Israel launched a massive military operation in Gaza last month against Hamas following a massacre that some 3,000 Hamas terrorists had perpetrated in Israel on October 7, when they murdered some 1,200 people and abducted another 240, among other war crimes and atrocities. Authorities in the Hamas-run Gaza Strip say Israeli strikes on Hamas have killed 13,300 people. They have offered no information on how many of the fatalities were terrorists.
Ramaphosa said that South Africa “did not condone the actions taken by Hamas,” but his language and actions on Israel were far harsher. The country’s ruling party, the African National Congress, or ANC, said it would support a draft resolution calling for the Israeli embassy to be closed indefinitely.
On Monday, Israel said it was recalling its ambassador from South Africa.
It is the nadir of a relationship that had survived some inherent challenges, largely thanks to the leadership of Nelson Mandela, who in 1994 became South Africa’s first president after apartheid.
Mandela supported Israeli territorial concessions and was close to the Palestinian cause, “but he was also very supportive of Israel, which he’d visited and where he’d received an honorary doctorate from Ben Gurion University,” said Shulman of the Zionist Federation. “His viewpoint was that Israel had the right to exist.”
Mandela’s successor, Thabo Mbeki, continued this line, but, said Shulman, it began to change under Jacob Zuma, who served from 2009 to 2018.
Not an ideologue himself, Zuma, who has faced multiple corruption scandals that finally forced him to resign in 2018, consented to turn over foreign policy to radicals “as long as they didn’t get in his way,” Shulman said. Zuma, more than any of Mandela’s successors, allowed the ANC’s partners in trade unions and the Communist Party to shape foreign policy, according to Shulman.
“So we started to see a shift towards Iran, for example, and toward Hamas,” Shulman said.
It’s the economy, stupid
The policy pivot emerged also after the February 2022 invasion by Russia into Ukraine. South Africa adopted a nominally neutral stance on Russia, which many interpreted as an endorsement because the party didn’t rebuke any of the prominent ANC members and cadres that have openly sided with Russia.
This had negative consequences for South Africa’s relationship with the United States. which reportedly considered punishing Ramaphosa by relocating a summit meeting on aid that the United States had selected South Africa to host, the African Growth and Opportunity Act summit. South Africa eventually did host the summit this month.
But the pivot away from the policies of the United States, the West and Israel may be a calculated move. It is one motivated by ideology and incentivized by an economic vision, according to Michael Kransdorff, a financial and international tax specialist who is based in Johannesburg and is Jewish.
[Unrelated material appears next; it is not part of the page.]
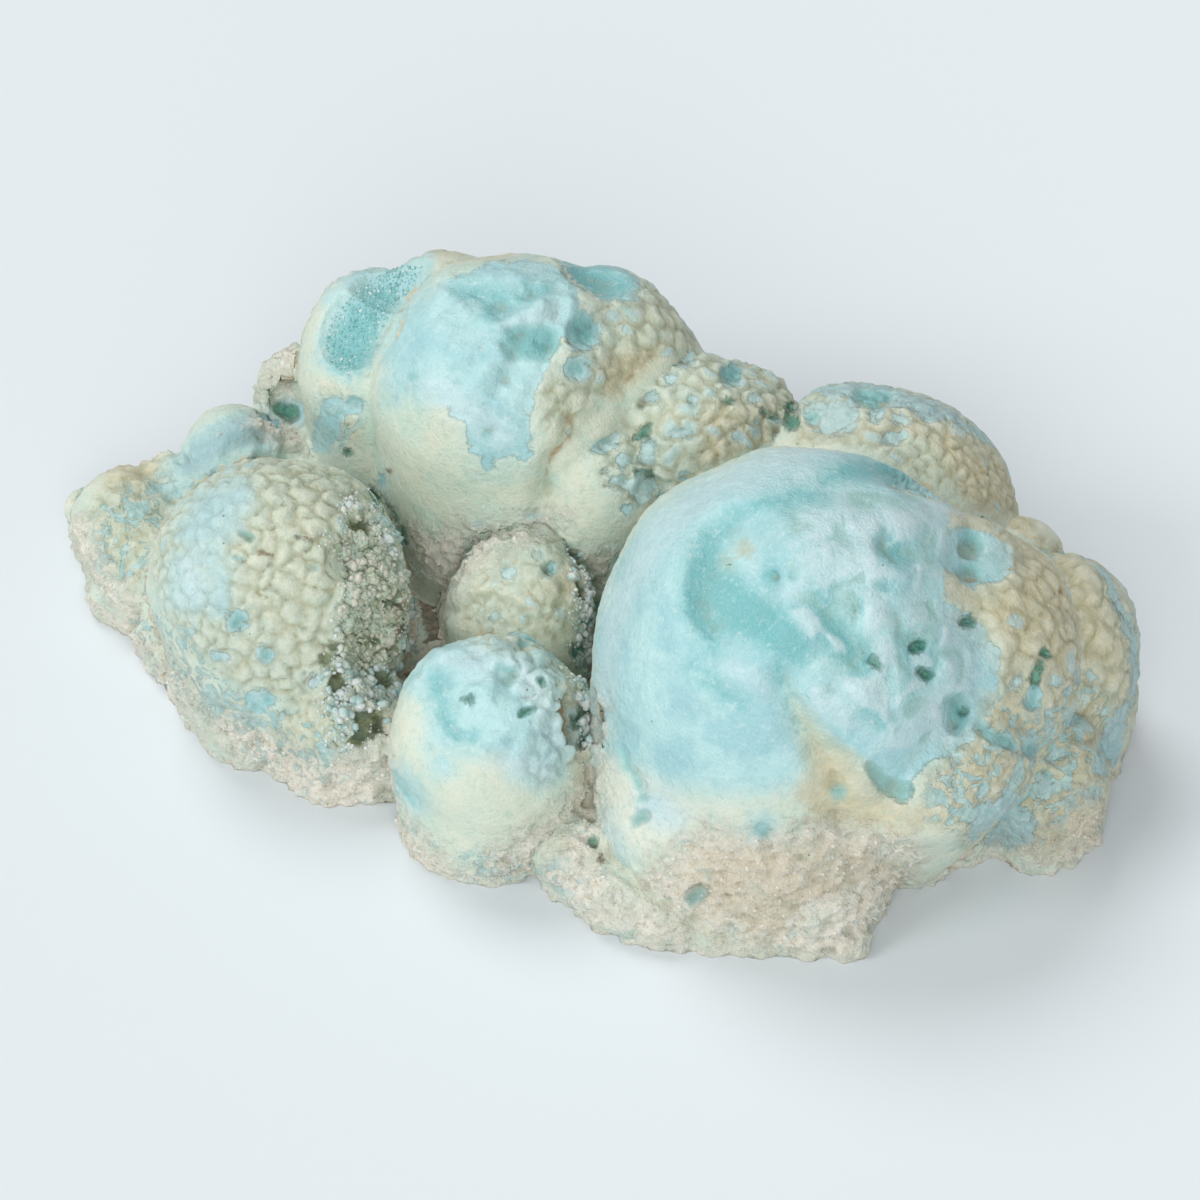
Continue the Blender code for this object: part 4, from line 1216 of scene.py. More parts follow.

“South Africa is very involved with BRICS,” he said of the trade bloc whose other members are Brazil, Russia, India and China, and which is understood to be an economic rival of the United States and the European Union. ”There’s a very anti-Western, anti-American movement among the political elites in the ANC. It’s all got to do with that. I think that’s what feeds this whole thing,” Kransdorff said.
History’s oldest scapegoat
There may be additional incentives for South Africa to sound tough on Israel.
The ANC is grappling with record-low public approval ahead of the 2024 general elections, born out of anger over South Africa’s violent crime epidemic and concerns that the country is becoming a failed state as its infrastructure breaks down. Frequent power shortages and an unreliable public transportation system are the result of a lack of “a functioning integrated public logistics infrastructure, with roads, rail, and ports all in disarray,” William Gumede of the School of Governance at the University of the Witwatersrand wrote in an op-ed last year.
The ANC’s radically socialist economic policies are widely seen as an exacerbating element, adding to the popularity of more free-market-oriented opposition parties, some of which have pro-Western foreign policies.
If the ANC can peel away Muslim voters — many of whom are in above-average income brackets — by being vocal on Israel, “then that’s just one more reason to do it,” Shulman said. (He doubted this tactic would prove to be effective.)
To many of South Africa’s Jews, whose numbers are estimated at 50,000, the government’s anti-Israel sentiment is a secondary nuisance in comparison to the country’s apparent infrastructure collapse, high crime and economic malaise, Kransdorff said. He works as a financial consultant for many clients who emigrate, some of them Jews who immigrate to Israel.
Aliyah is on the rise, jumping from an average of 210 South African newcomers to Israel in the years 2012-2016 to nearly double that in the following six years. Hundreds more emigrate elsewhere thanks to passports from Lithuania, an EU member state, from where a vast majority of South Africa’s Jews have familial roots.
But many Jews remain in communities that are vibrant and robust, Kransdorff told The Times of Israel over the phone.
“Many of us still have a comfortable life here,” he said, adding that he would not be afraid to wear a kippah on the streets of Johannesburg.
“It’s still nothing like you’ll see in any Western capital in the world, Australia, anything like that. We’ve had no physical incidents of violence,” Shulman said of the levels of antisemitism in South Africa.
The upcoming summer 2024 elections offer the promise of a positive change both for the economy and for bilateral ties with Israel, Shulman added. They can be restored, he asserted.
However, he added: “I just don’t think that they can be restored with the ANC at the helm.”